Dear I Am Love,

I don’t know what to write about you.  I started earlier this week and gave up.  I started again now, gave up, and resorted to writing you (a movie of all things) a letter.

For starters, you don’t make any sense for the first hour, but you do.  You have multiple characters, all within the same family.  There are five family members, all but one get significant screen time.

Let’s start with Tancredi, who is the easiest in some regards, mostly because he doesn’t get much screen time.  He’s the son of an ailing textile factory owner and comes into inheritance of said factory at the opening dinner party (dinner parties are prominent throughout the film, as is the food that’s cooked by just about everyone).  He’s excited, but completely downcast when he learns that he’s set to run the company with his son, Eduardo Jr.  And then… well, he’s the man of the family.  He’s Italian – Catholic Italian presumably.  That’s all you need to know.

Elisabetta is the daughter of Tancredi and Emma (more on her later), who goes to school in London.  She’s an art student.  She’s with a man at the beginning of the film, but as she’s in London, she discovers she’s gay (a secret only known to Emma).  She has a girlfriend.  She’s an art student, and at some point along the way, trying to put together an art show.  She’s trying to find some sort of acceptance, which is hard to come by in general (again, only from Emma).  Again, that’s all you need to know.

Eduardo Jr. is the eldest son, and unexpectedly picked to run the company with his father.  He’s a runner – he loses on the day of the first dinner to a chef – the chef, Antonio, delivers a cake, and they become friends, at least months later.  They plan a restaurant together.  He brings a woman to the party, Eva, whom he eventually marries.  He’s not very forward thinking, deciding to run the company in the image of his dearly departed grandfather, though given the forces of globalization, that’s not going to happen.  And, once again, that’s all you need to know.

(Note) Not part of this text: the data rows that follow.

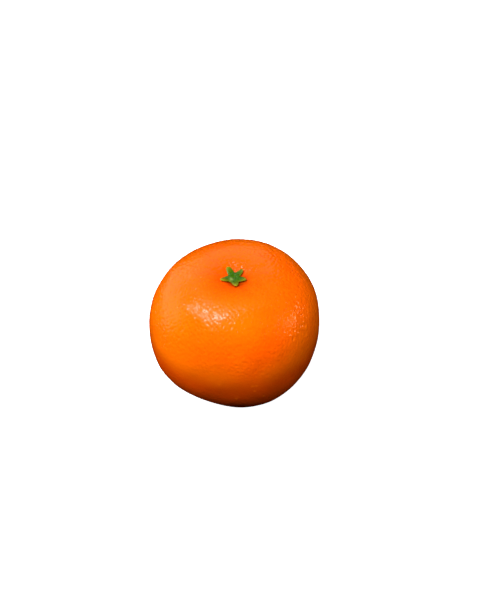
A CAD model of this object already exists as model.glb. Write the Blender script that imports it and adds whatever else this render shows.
"""A whole mandarin, as it looks: the pored rind and the green calyx that stayed on when it was picked.

Metres, +Z up. The camera of the photograph looks along +Y, from 47 degrees above.
Azimuths are degrees from the front (-Y), positive towards +X. Elevations are degrees above the equator.
"""

import math

import bmesh
import bpy
import numpy as np
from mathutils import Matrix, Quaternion, Vector, kdtree, noise
from mathutils.bvhtree import BVHTree
from mathutils.geometry import delaunay_2d_cdt


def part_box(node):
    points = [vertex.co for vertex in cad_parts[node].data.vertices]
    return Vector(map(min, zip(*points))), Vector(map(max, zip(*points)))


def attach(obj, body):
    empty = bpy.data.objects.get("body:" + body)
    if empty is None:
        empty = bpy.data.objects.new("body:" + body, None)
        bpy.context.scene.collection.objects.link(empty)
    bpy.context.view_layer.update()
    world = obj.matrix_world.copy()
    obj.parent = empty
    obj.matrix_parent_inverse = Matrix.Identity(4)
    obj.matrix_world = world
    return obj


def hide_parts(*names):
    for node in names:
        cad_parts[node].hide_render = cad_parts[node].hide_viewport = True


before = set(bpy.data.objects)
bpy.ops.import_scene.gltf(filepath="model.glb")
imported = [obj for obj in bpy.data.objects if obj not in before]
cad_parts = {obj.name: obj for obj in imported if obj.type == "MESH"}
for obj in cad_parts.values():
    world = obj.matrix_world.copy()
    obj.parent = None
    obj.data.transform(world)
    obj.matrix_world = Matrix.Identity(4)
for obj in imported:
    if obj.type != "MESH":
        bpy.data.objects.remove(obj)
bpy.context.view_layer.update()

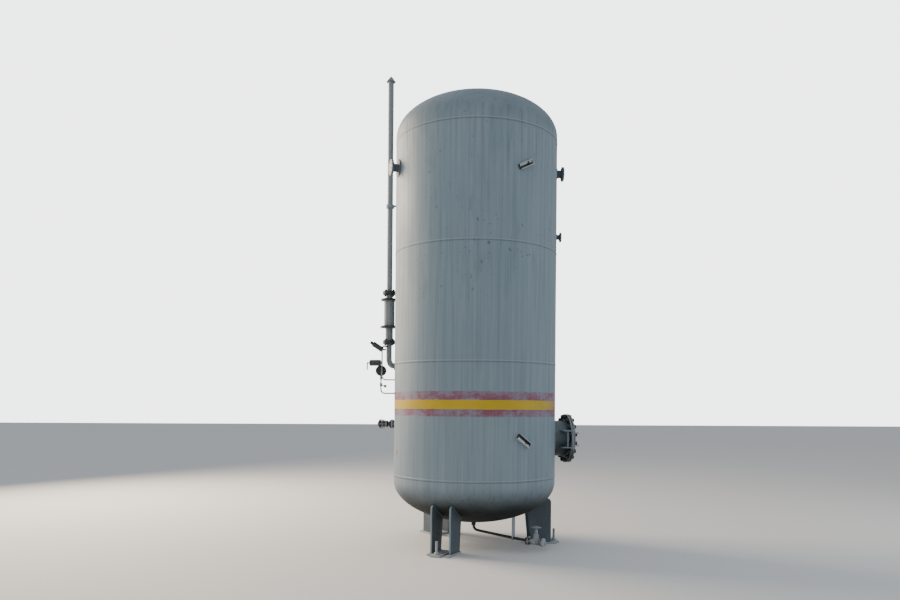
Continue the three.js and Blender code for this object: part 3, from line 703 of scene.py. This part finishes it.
class TankStudioSettings(bpy.types.PropertyGroup):
    """Camera, floor and lights."""

    lens: amount("Lens", "Focal length on a 36 mm sensor", 29.6)
    shift: amount("Shift", "Vertical shift of the level camera", 0.12)
    roll: amount("Roll", "Roll of the camera", 0.008, subtype="ANGLE")
    heading: amount("Heading", "Way that the camera looks, from X", math.radians(81), subtype="ANGLE")
    distance: length("Distance", "Distance from the camera to the tank's axis, along its view", 8.430)
    offset: length("Offset", "How far the tank's axis stands right of the view's middle", 0.279)
    eye: length("Eye Height", "Height of the camera above the ground", 1.529)
    sky: amount("Sky", "Strength of the light from all round", 0.69)
    key: amount("Key", "Power of the warm light", 1850.0, unit="POWER")
    fill: amount("Fill", "Power of each cool light", 170.0, unit="POWER")
    backdrop: amount("Backdrop", "Brightness of the backdrop itself", 4.2)


# Vessel
def head_profile(seam, side, radius, depth, steps=40):
    """A head's section, from its pole out to its straight flange."""
    tangent = seam + side * HEAD_FLANGE
    angles = [math.pi / 2 * i / steps for i in range(steps + 1)]
    return [(radius * math.sin(a), tangent + side * depth * math.cos(a)) for a in angles]


def bead_profile(seam, side, steps=6):
    """Half of a weld bead's rounded section, from the seam out to the plain wall."""
    angles = [math.pi / 2 * i / steps for i in range(steps + 1)]
    return [(RADIUS + BEAD_PROUD * math.cos(a), seam + side * BEAD_HALF * math.sin(a)) for a in angles]


class TANK_OT_vessel(bpy.types.Operator):
    """Make the shell's courses and heads as smooth walls with rounded weld beads"""

    bl_idname = "tank.vessel"
    bl_label = "Vessel"

    def execute(self, context):
        paint = vessel_paint()
        axis = Matrix.Translation((AXIS_X, AXIS_Y, 0))
        for node, seam, side in (("bottom_head", SEAMS[0], -1), ("top_head", SEAMS[3], 1)):
            bm = bmesh.new()
            outside = head_profile(seam, side, RADIUS, HEAD_DEPTH)
            rim = bead_profile(seam, side)[::-1]
            inside = head_profile(seam, side, RADIUS - WALL, HEAD_DEPTH - WALL)
            lathe(bm, [*outside, *rim, (RADIUS - WALL, seam), *inside[::-1]], ROUND, axis)
            piece(f"{node}_finished", bm, paint, replaces=(node,), sharp=50)
        for i, node in enumerate(("shell_lower", "shell_middle", "shell_upper")):
            low, high = SEAMS[i], SEAMS[i + 1]
            rows = [(RADIUS, low + (high - low) * k / 12) for k in range(1, 12)]
            outside = [*bead_profile(low, 1), *rows, *bead_profile(high, -1)[::-1]]
            bm = bmesh.new()
            lathe(bm, [(RADIUS - WALL, low), *outside, (RADIUS - WALL, high)], ROUND, axis, closed=True)
            made = piece(f"{node}_finished", bm, paint, replaces=(node,), sharp=50)
            if i == 0:
                self.cut_manway(context, made)
        return {"FINISHED"}

    def cut_manway(self, context, shell):
        bm = bmesh.new()
        radius = NECK_R - 0.001
        lathe(bm, [(0, 0), (radius, 0), (radius, 0.4), (0, 0.4)], 64, outward(0, 0.7, MANWAY_Z))
        bmesh.ops.recalc_face_normals(bm, faces=bm.faces)
        cutter_mesh = bpy.data.meshes.new("manway_cutter")
        bm.to_mesh(cutter_mesh)
        bm.free()
        cutter = bpy.data.objects.new("manway_cutter", cutter_mesh)
        context.scene.collection.objects.link(cutter)
        cut = shell.modifiers.new("manway_hole", "BOOLEAN")
        cut.operation = "DIFFERENCE"
        cut.solver = "EXACT"
        cut.object = cutter
        graph = context.evaluated_depsgraph_get()
        made = bpy.data.meshes.new_from_object(shell.evaluated_get(graph))
        shell.modifiers.remove(cut)
        shell.data = made
        bpy.data.objects.remove(cutter)
        if len(made.polygons) < ROUND:
            raise RuntimeError("the manway's hole left no shell")


# Legs
def head_height(reach, across):
    """The height of the bottom head's outside at a place, in a station's own X and Y."""
    share = min((reach * reach + across * across) / (RADIUS * RADIUS), 1.0)
    return SEAMS[0] - HEAD_FLANGE - HEAD_DEPTH * math.sqrt(1 - share)


def head_reach(height, across):
    """The reach at which the bottom head's outside has a height, on the line at an offset across."""
    share = 1 - ((SEAMS[0] - HEAD_FLANGE - height) / HEAD_DEPTH) ** 2
    return math.sqrt(share * RADIUS * RADIUS - across * across)


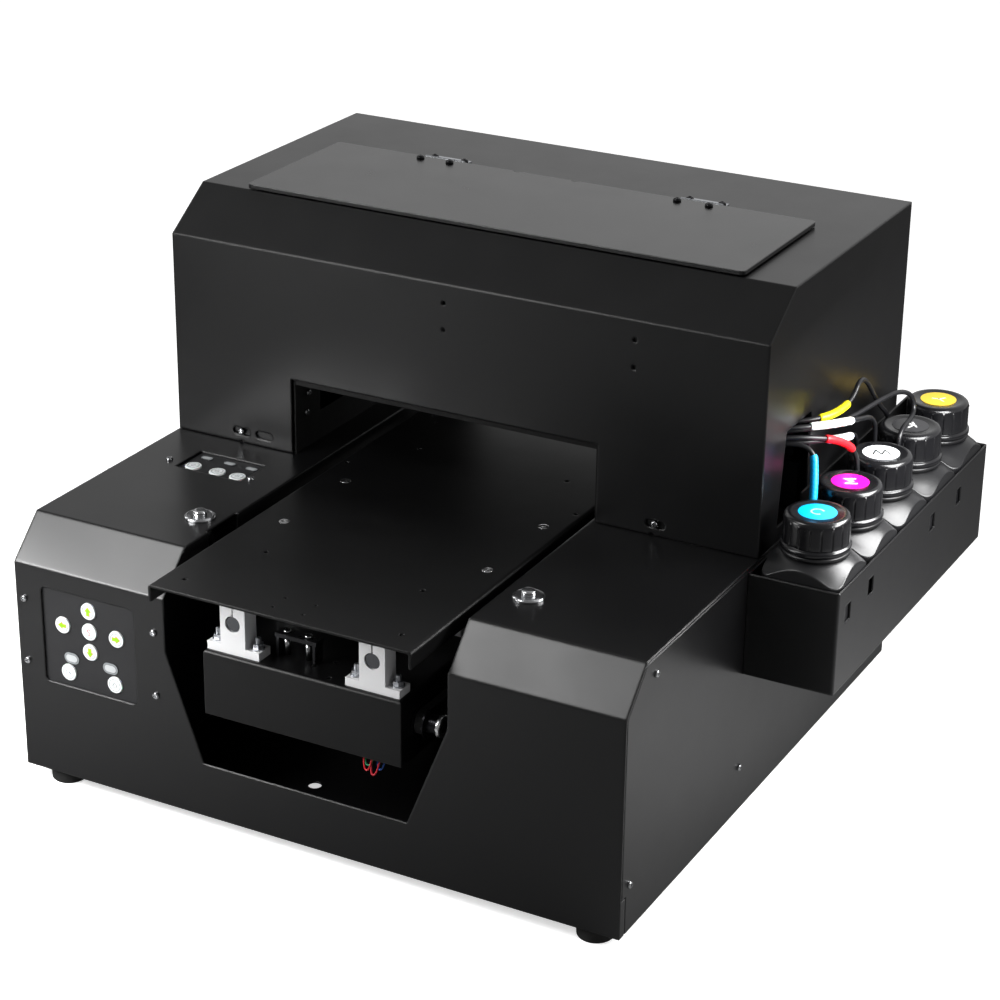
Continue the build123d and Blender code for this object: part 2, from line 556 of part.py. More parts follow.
with BuildPart() as table_idler_pulley:
    with Locations(*spots(side_plane(PULLEY_X), [IDLER_YZ])):
        add(belt_pulley(PULLEY_R, 10.5, 6.5, 2.0, 2.55))
table_idler_pulley.part.label = "table_idler_pulley"
export_step(table_idler_pulley.part, "parts/table_idler_pulley.step")

with BuildPart() as table_belt:
    belt_loop(side_plane(PULLEY_X + 1.2), (MOTOR_YZ[0], IDLER_YZ[0]), MOTOR_YZ[1], PULLEY_R, 6.0)
table_belt.part.label = "table_belt"
export_step(table_belt.part, "parts/table_belt.step")

# ---- the table and what hangs under it ----
TABLE_HOLES = [(154, -11), (323, -11), (177.5, 53), (302, 53), (154, 330), (323, 330), (177.5, 266), (302, 266),
               (143.5, 216), (334.5, 216)]
TABLE_SMALL_HOLES = [(228.5, -2), (252, -2), (228.5, -17.5), (252, -17.5), (161.5, 319)]
CLAMP_Y = (130.0, 150.0)

with BuildPart() as print_table:
    with BuildSketch(front_plane(TABLE_Y[1])) as table_face:
        with BuildLine():
            FilletPolyline((TABLE_X[0], TABLE_H - TABLE_FLANGE), (TABLE_X[0], TABLE_H), (TABLE_X[1], TABLE_H),
                           (TABLE_X[1], TABLE_H - TABLE_FLANGE), radius=BEND)
            offset(amount=2.0, side=Side.RIGHT)
        make_face()
    extrude(amount=TABLE_Y[1] - TABLE_Y[0])
    with Locations(*spots(top_plane(TABLE_H), TABLE_HOLES)):
        Cylinder(1.9, 8, mode=Mode.SUBTRACT)
    with Locations(*spots(top_plane(TABLE_H), TABLE_SMALL_HOLES)):
        Cylinder(1.1, 8, mode=Mode.SUBTRACT)
    with Locations(*[corner(x, y, TABLE_H) for x, y in TABLE_SCREWS]):
        CounterSinkHole(2.1, 4.1, 10)
    # tab bent down from the right flange to the belt's upper run
    belt_top = MOTOR_YZ[1] + PULLEY_R
    block((TABLE_X[1] - 2, TABLE_X[1]), CLAMP_Y, (belt_top + 3.2, TABLE_H - TABLE_FLANGE + 1))
    block((PULLEY_X + 1.2, TABLE_X[1]), CLAMP_Y, (belt_top + 1.2, belt_top + 4.2))
    block((PULLEY_X + 1.2, PULLEY_X + 12), CLAMP_Y, (belt_top - 4.2, belt_top - 1.2))
    block((PULLEY_X + 8, PULLEY_X + 12), CLAMP_Y, (belt_top - 4.2, belt_top + 4.2))
print_table.part.label = "print_table"
export_step(print_table.part, "parts/print_table.step")

BLOCK_Y = (103.0, 186.0)
BLOCK_Z = (ROD_Z - 14, ROD_Z + 16)

with BuildPart() as table_screw:
    # countersunk, its head just under z = 0
    with BuildSketch(Plane.XZ):
        with BuildLine():
            Polyline((0, -9), (1.9, -9), (1.9, -2.2), (3.9, -0.15), (0, -0.15), close=True)
        make_face()
    revolve(axis=Axis.Z)
    Box(3.4, 0.7, 2.0, mode=Mode.SUBTRACT)
    Box(0.7, 3.4, 2.0, mode=Mode.SUBTRACT)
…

Lastly, there’s Emma.  She’s a native Russian, often stuck in the role of matriarch to a family that has grown up and moved on.  She’s drawn to Antonio, first to his cooking, and then to him.  Her decisions bring calamity to the family, which I won’t divulge here, but they’re very important to the outcome of the film.

That occurs during the second half of the film, when it settles around Emma, Eduardo Jr, and Antonio.  It’s becomes more coherent then, and, sadly, almost predictable in its outcome.  I only say that because the first half, both in its frustration and its excellence, refuses to follow the demands of conventional film making.  The film requires a focused mind from start to finish, but especially in the first half.  It’s deliberately patient, and the reward is a quality film, if you can get through it.

That’s not to say it’s the best film by any means (I’m referring to you, I Am Love… yes, I haven’t forgotten about you).  The second half, like I said, gains a coherency that borders on predictability.  And the first half is truly frustrating at times: what exactly is the point anyway?  The acting is brave and bold on all fronts though, especially by Tilda Swinton, who at nearly 50 still refuses to be defined by any convention.  There’s a ten minute sequence of her making love to Antonio at least twice, and most of it she spends in the nude.  Her Italian (and Russian for that matter) are damn near perfect.  She’s always completely captivating when she comes on the screen.

Oh, and I Am Love, the scenery is beautiful.  If there is something that rivals Tilda Swinton, it’s the various picturesque views of Italy, from Milan to Sanremo, and off in London as well.  Every place is captured marvelously, through each changing season too.

In short, a difficult, complex, and patient film.  Hard to get through, but it’ll be worth it.